Despite this, Economics Professor Daniel Richards anticipates the public will have a negative reaction to the bill.

"I don't think the public is sympathetic to any kind of new tax," he said. "There's a crowd that believes that [the tax rebate] won't happen."

Anja Kollmuss, the outreach coordinator for the Tufts Climate Initiative, agreed. Carbon taxes have not been popular in the past "because they have the word tax in it," she said.

The United States emitted six billion tons of carbon dioxide in 2005, according to the Energy Information Administration. Metcalf estimates that his bill would reduce emissions by about 12 percent and raise over $80 billion in revenue to be redistributed to the public.

But the carbon tax is not without problems.

Metcalf anticipates an increase of 13 cents per gallon in the price of gasoline at the pump, a 14.1 percent increase in electricity and natural gas prices, and a 10.9 percent increase in home-heating prices, according to a policy brief he wrote for the World Resources Institute, an environmental think tank.

Without the credit system, a pollution tax of this sort would disproportionately affect poor households. But the rebates make the legislation more neutral.

"That's important because most taxes on energy are regressive," Metcalf said.

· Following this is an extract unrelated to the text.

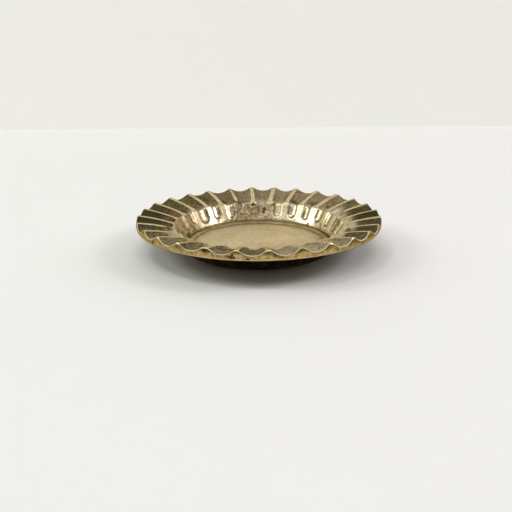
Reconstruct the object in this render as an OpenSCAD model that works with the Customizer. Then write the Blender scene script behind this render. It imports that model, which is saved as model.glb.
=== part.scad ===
// Paten plate: a round brass plate with a fluted rim, a steep-walled well and a low foot.
// The fluted rim is one casting with a turned back. A sheet disc drops into it as the floor,
// a half-round bead covers the joint, and a flat ring under the casting is the foot.
// Origin: centre of the foot's resting face, +Z up. Millimetres.

/* [Rim] */
// Overall diameter of the plate
rim_d = 110; // [100:1:130]
// Height from the resting face to the crests of the rim
plate_h = 16.2; // [15.5:0.1:18]
// Height of the outer edge, from a crest to its lower corner
edge_h = 4.4; // [4:0.1:5]
// How far the outer edge bulges between its two corners
edge_bulge = 0.5; // [0.3:0.1:0.7]
// Radius of the gentle crown that the rim rises along
crown_r = 75; // [60:1:120]
// Rounding of the shoulder, where the rim turns down into the well
shoulder_round = 1.5; // [1:0.1:2]

/* [Flutes] */
// Number of flutes round the rim
flutes = 28; // [26:1:29]
// Depth of a flute below the crests at the outer edge
flute_depth = 2.3; // [1.8:0.1:2.5]
// Depth of a flute where the rim turns down into the well
flute_depth_in = 0.9; // [0.7:0.1:1.1]
// Radius of the scoop at the outer edge
scoop_r = 6.6; // [6:0.1:6.8]
// Radius of the scoop at the shoulder
scoop_r_in = 4.8; // [4.4:0.1:5]
// Radius of the groove that carries each flute down the wall
groove_r = 3.4; // [3:0.1:3.6]
// Depth of that groove
groove_depth = 0.8; // [0.5:0.1:0.9]
// How far above the wall's foot the groove's round end is centred, along the wall
groove_end = 3.9; // [3.5:0.1:5]

/* [Well] */
// Diameter at the shoulder, where the rim turns down into the well
shoulder_d = 76; // [74:1:78]
// Height of the shoulder above the resting face
shoulder_z = 12; // [11.5:0.1:12.5]
// Diameter of the well at the foot of its wall
well_d = 66.6; // [65:0.1:68]
// Height of the floor above the resting face
floor_z = 2.7; // [2.6:0.1:3]
// Thickness of the floor disc
disc_t = 1; // [0.8:0.1:1.2]
// Gap all round between the disc and the casting, filled with solder
solder_gap = 0.1; // [0.05:0.05:0.2]
// Width of the half-round bead
bead_w = 3.6; // [3:0.1:4]
// Height of the bead above the floor
bead_h = 0.8; // [0.6:0.1:0.9]
// Height above the floor where the sloping wall starts
wall_start = 1; // [1:0.1:1.2]

/* [Back and foot] */
// Thickness of the well's wall
wall_t = 2.1; // [1.9:0.1:2.4]
// How far the underside of the rim falls from its edge to the wall
rim_drop = 1.9; // [1.5:0.1:2]
// Rounding of the back where it turns from rim to wall and from wall to foot
back_round = 2; // [1:0.1:2.5]
// Height of the bevel under the wall
foot_bevel = 0.6; // [0.5:0.1:0.8]
// Thickness of the ledge that the floor disc sits on
ledge_t = 0.8; // [0.6:0.1:0.9]
// Inner diameter of the ledge
ledge_d = 53; // [50:1:54]
// Outer diameter of the foot
foot_d = 59; // [58:1:60]
// Width of the foot's resting face
foot_w = 2.4; // [2:0.1:3]
// Rounding of the foot's lower corners
foot_round = 0.3; // [0.2:0.1:0.4]

/* [Hidden] */
$fn = 180;

rim_r = rim_d / 2;
crest_r = rim_r - edge_bulge;
shoulder_r = shoulder_d / 2;
well_r = well_d / 2;
ledge_r = ledge_d / 2;
foot_r = foot_d / 2;
disc_r = well_r - solder_gap;
ledge_top = floor_z - disc_t;
ledge_z = ledge_top - ledge_t;
edge_z = plate_h - edge_h;
wall_foot_z = floor_z + wall_start;

wall_angle = atan2(shoulder_z - wall_foot_z, shoulder_r - well_r);
wall_len = norm([shoulder_r - well_r, shoulder_z - wall_foot_z]);
pitch = 360 / flutes;
overrun = 2; // how far a cut runs past the metal

cast_brass = [0.70, 0.62, 0.44];
bright_brass = [0.80, 0.72, 0.52];
foot_brass = [0.62, 0.50, 0.28];

function unit(v) = v / norm(v);

// Radius of an arc from its chord and how far it bulges from it.
function bulge_r(chord, bulge) = (chord * chord / 4 + bulge * bulge) / (2 * bulge);

// Points of the arc of radius r from a to b, which bulges to the left of the way from a to b.
function arc(a, b, r, steps = 6) =
    let (
        along = unit(b - a),
        centre = (a + b) / 2 + sqrt(r * r - pow(norm(b - a) / 2, 2)) * [along[1], -along[0]],
        from = atan2(a[1] - centre[1], a[0] - centre[0]),
        turn = atan2(b[1] - centre[1], b[0] - centre[0]) - from
    )
    [for (i = [0:steps]) let (t = from + turn * i / steps) centre + r * [cos(t), sin(t)]];

// Points that round the corner at p, between its neighbours a and b, with radius r.
function rounded(a, p, b, r, steps = 4) =
    let (
        u = unit(a - p),
        v = unit(b - p),
        half = acos(u * v) / 2,
        start = p + u * r / tan(half),
        end = p + v * r / tan(half),
        centre = p + unit(u + v) * r / sin(half)
    )
    [for (i = [0:steps]) centre + r * unit((start - centre) * (steps - i) + (end - centre) * i)];

// The point of the wall's back at height z, as [radius, height].
function back_at(z) = [well_r + wall_t / sin(wall_angle) + (z - wall_foot_z) / tan(wall_angle), z];

// Half section of the casting before it is fluted.
module rim_section() {
    wall_foot = [well_r, wall_foot_z];
    shoulder = [shoulder_r, shoulder_z];
    crest = [crest_r, plate_h];
    lower_edge = [crest_r, edge_z];
    back_shoulder = back_at(edge_z - rim_drop);
    back_foot = back_at(ledge_z + foot_bevel);
    bottom = [back_foot[0] - 2 * foot_bevel, ledge_z];
    crown = arc(shoulder, crest, crown_r);
    polygon(concat(
        [[ledge_r, ledge_top], [well_r, ledge_top], wall_foot],
        rounded(wall_foot, shoulder, crown[1], shoulder_round),
        [for (i = [1:len(crown) - 1]) crown[i]],
        arc(crest, lower_edge, bulge_r(edge_h, edge_bulge)),
        rounded(lower_edge, back_shoulder, back_foot, back_round),
        rounded(back_shoulder, back_foot, bottom, back_round),
        [bottom, [ledge_r, ledge_z]]
    ));
}

// The cut for one flute along the rim: a tapered scoop, wider at the edge.
module scoop() {
    inner = [shoulder_r, shoulder_z - flute_depth_in + scoop_r_in];
    outer = [rim_r, plate_h - flute_depth + scoop_r];
    length = norm(outer - inner);
    taper = (scoop_r - scoop_r_in) / length;
    translate([inner[0], 0, inner[1]])
        rotate([0, 90 - atan2(outer[1] - inner[1], outer[0] - inner[0]), 0])
            translate([0, 0, -overrun])
                cylinder(h = length + 2 * overrun,
                         r1 = scoop_r_in - taper * overrun,
                         r2 = scoop_r + taper * overrun);
}

// The cut that carries a flute down the wall: a groove with a round end above the wall's foot.
module groove() {
    start = [well_r, wall_foot_z]
        + groove_end * [cos(wall_angle), sin(wall_angle)]
        + (groove_r - groove_depth) * [-sin(wall_angle), cos(wall_angle)];
    translate([start[0], 0, start[1]]) {
        rotate([0, 90 - wall_angle, 0])
            cylinder(h = wall_len - groove_end + overrun / 2, r = groove_r);
        sphere(r = groove_r);
    }
}

// Copies of one cut, evenly spaced round the plate.
module round_the_rim() {
    for (i = [0:flutes - 1])
        rotate([0, 0, i * pitch]) children();
}

module fluted_rim() {
    color(cast_brass)
        difference() {
            difference() {
                rotate_extrude() rim_section();
                round_the_rim() scoop();
            }
            round_the_rim() groove();
        }
}

module well_disc() {
    color(bright_brass)
        translate([0, 0, ledge_top])
            cylinder(h = disc_t, r = disc_r);
}

module bead_ring() {
    round_r = bulge_r(bead_w, bead_h);
    color(cast_brass)
        rotate_extrude()
            intersection() {
                translate([disc_r - bead_w / 2, floor_z + bead_h - round_r])
                    circle(r = round_r, $fn = 96);
                translate([disc_r - bead_w, floor_z])
                    square([bead_w, bead_h]);
            }
}

module foot_ring() {
    inner_r = foot_r - foot_w - 2 * foot_round;
    color(foot_brass)
        rotate_extrude()
            polygon([
                [inner_r, ledge_z],
                [inner_r, foot_round],
                [inner_r + foot_round, 0],
                [foot_r - foot_round, 0],
                [foot_r, foot_round],
                [foot_r, ledge_z]
            ]);
}

fluted_rim();
well_disc();
bead_ring();
foot_ring();
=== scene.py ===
"""Looks of a small cast brass paten with a fluted rim, a let-in floor, a bead and a foot ring."""

from math import acos, atan2, cos, pi, radians, sin, tan

import bpy
import numpy as np
from mathutils import Matrix, Vector


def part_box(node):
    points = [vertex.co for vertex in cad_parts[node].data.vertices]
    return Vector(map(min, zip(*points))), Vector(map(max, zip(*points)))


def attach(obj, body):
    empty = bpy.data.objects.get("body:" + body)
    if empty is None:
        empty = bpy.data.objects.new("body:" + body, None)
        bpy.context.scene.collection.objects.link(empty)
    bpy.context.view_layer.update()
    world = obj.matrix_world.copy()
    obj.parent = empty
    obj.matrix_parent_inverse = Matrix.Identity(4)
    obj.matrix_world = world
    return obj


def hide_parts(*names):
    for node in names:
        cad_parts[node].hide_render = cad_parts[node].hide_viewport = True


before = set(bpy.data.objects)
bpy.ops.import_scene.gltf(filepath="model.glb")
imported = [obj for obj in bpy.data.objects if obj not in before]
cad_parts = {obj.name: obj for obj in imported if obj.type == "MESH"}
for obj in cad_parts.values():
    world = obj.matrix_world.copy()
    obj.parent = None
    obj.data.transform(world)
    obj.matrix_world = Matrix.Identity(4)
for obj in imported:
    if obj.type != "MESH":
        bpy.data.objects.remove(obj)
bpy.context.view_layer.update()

MM = 0.001


# ---------------------------------------------------------------- sizes, in mm

def node_size(name):
    """Outer radius, lowest z and highest z of a CAD node."""
    low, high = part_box(name)
    return high.x / MM, low.z / MM, high.z / MM


rim_r, casting_low, crest_z = node_size("fluted_rim")
disc_r, disc_low, floor_z = node_size("well_disc")
bead_r, _, bead_top = node_size("bead_ring")
foot_r, foot_low, foot_top = node_size("foot_ring")

FLUTES = 28
FLUTE_PITCH = 2 * pi / FLUTES
EDGE_H, EDGE_BULGE = 4.4, 0.5
CROWN_R = 75.0
SHOULDER_R, SHOULDER_Z, SHOULDER_ROUND = 38.0, 12.0, 1.7
WALL_T, WALL_START, SOLDER_GAP = 2.1, 1.0, 0.1
RIM_DROP, BACK_ROUND = 1.9, 2.0
LEDGE_R, FOOT_BEVEL = 26.5, 0.6
BEAD_W, FOOT_W, FOOT_ROUND = 3.6, 2.4, 0.3
well_r = disc_r + SOLDER_GAP
wall_foot = np.array([well_r, floor_z + WALL_START])
shoulder = np.array([SHOULDER_R, SHOULDER_Z])
crest = np.array([rim_r - EDGE_BULGE, crest_z])


# ---------------------------------------------------------------- geometry helpers

def unit(v):
    return v / np.linalg.norm(v)


def unit_rows(v):
    return v / np.linalg.norm(v, axis=1)[:, None]


def arc_points(a, b, r, count):
    """count points of the arc of radius r from a to b that bulges to the left of the way."""
    along = unit(b - a)
    half = np.linalg.norm(b - a) / 2
    centre = (a + b) / 2 + np.sqrt(r * r - half * half) * np.array([along[1], -along[0]])
    start = atan2(a[1] - centre[1], a[0] - centre[0])
    turn = atan2(b[1] - centre[1], b[0] - centre[0]) - start
    t = start + turn * np.linspace(0, 1, count)
    return centre + r * np.column_stack([np.cos(t), np.sin(t)])


def rounded(a, p, b, r, count):
    """count points that round the corner at p, between its neighbours a and b, with radius r."""
    u, v = unit(a - p), unit(b - p)
    half = acos(float(u @ v)) / 2
    start, end = p + u * r / tan(half), p + v * r / tan(half)
    centre = p + unit(u + v) * r / sin(half)
    mix = np.linspace(0, 1, count)[:, None]
    ways = (start - centre) * (1 - mix) + (end - centre) * mix
    return centre + r * ways / np.linalg.norm(ways, axis=1)[:, None]


def between(a, b, count):
    """count points inside the straight way from a to b, without its ends."""
    return a + (b - a) * (np.arange(1, count + 1) / (count + 1))[:, None]


def smooth_above(x, width):
    """max(x, 0) with its corner rounded over a width."""
    h = np.maximum(width - np.abs(x), 0) / width
    return np.maximum(x, 0) + h * h * width / 4


def fade(x, low, high):
    """0 below low, 1 above high and a smooth step between them."""
    t = np.clip((x - low) / (high - low), 0, 1)
    return t * t * (3 - 2 * t)


def ring_angles(count):
    """count angles evenly round the plate."""
    return np.arange(count) * 2 * pi / count


def lumps(angle, seed, waves):
    """Smooth unevenness round the plate, about -1 to 1, the same on each run."""
    draw = np.random.RandomState(seed)
    total = sum(draw.normal() * np.cos(n * angle + draw.uniform(0, 2 * pi)) for n in waves)
    return total / np.sqrt(len(waves))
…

His proposed credits are based on household income. A family earning a salary of $20,000 a year would be awarded two-percent of its income as a tax credit. Higher-income families, who will be less affected by the price increases, will get credits of less than one percent of their incomes.

It still remains to be seen whether the bill will able to glean enough congressional backing to pass, but some are skeptical of its odds.

Political Science Professor Kent Portney said that while the legislation makes sense from a rational standpoint, it has "no chance" of making it through Congress.

He said that in order to get a carbon tax passed, the country needs an administration that is willing to push harder on energy.

Metcalf agreed.

"It's a major initiative with huge ramifications," he said.

But Kollmuss said it may be a necessary one, since she feels that some sort of governmental action is needed.

"We clearly need very strong legislation," she said.